From the first experiment’s results (Table 4), we observe that SACMT(Eng-Eng) outperforms the other language pairs. Eng-Eng has the most number of training samples. This presents the significant impact of the training samples’ number on the architecture.

In the second experiment, we observe that SACMT outperforms the state-of-the-art approaches by 7.6% in accuracy and 10.1% in F-score. The additional advantage of shared parameters project the sentences into sentiment space in conjunction with each other. The shared parameters create sentence representations, in accordance to the similarity metric specific to the problem.

Also, we observe that SACMT utilizes language with higher resources to improve the performance of sentiment analysis in the code-mixed text significantly. This allows us to leverage the resources of another language (English in this case) to improve the performance on the code-mixed text.

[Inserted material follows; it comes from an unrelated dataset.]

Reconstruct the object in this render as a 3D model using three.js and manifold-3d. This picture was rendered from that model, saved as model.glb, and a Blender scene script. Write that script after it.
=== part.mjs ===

The third experiment demonstrates the effectiveness of handling word variations. We observe a boost in performance of both the previous approaches and the proposed model by applying a basic preprocessing step.

Multiple times incorrect correlation between the languages in the pair misclassified a sentence. We corrected this behavior by using emojis in twitter dataset to increase the number of usable sentences in establishing correlation. To verify this behavior, we conducted another experiment in Sect. 6.4 to approach this from the perspective of emojis instead of sentiment tags. The experiment’s results (given in Table 7) demonstrate that emojis lead to better accuracy. This is seen because emojis lead to a better correlation between the pair’s languages. However, the drawback of this approach is that emojis do not always represent perfect sentiment and hence will increase the performance only if the data taken has limited noise.

8 Conclusions

In this paper, we propose SACMT for sentiment analysis of code-mixed text which solves the problem by using shared parameters to project the sentences into a common sentiment space. SACMT employs twin Bidirectional LSTM networks with shared parameters to capture a sentiment based representation of the sentences. We used these sentiment based representations in conjunction with a similarity metric to group sentences with similar sentiment together.

Experiments conducted on the datasets reveal that SACMT outperforms the state-of-the-art approaches significantly. SACMT leverages the resources of other languages to improve the sentiment analysis’ performance on code-mixed text.

The word variations’ handling, also further, increased performance of all the trained models, including baselines. An emoji based approach used in conjunction with SACMT boosts the performance of overall sentiment analysis further.

As part of future work, we would like to investigate more tasks solvable using resource rich languages as a leverage.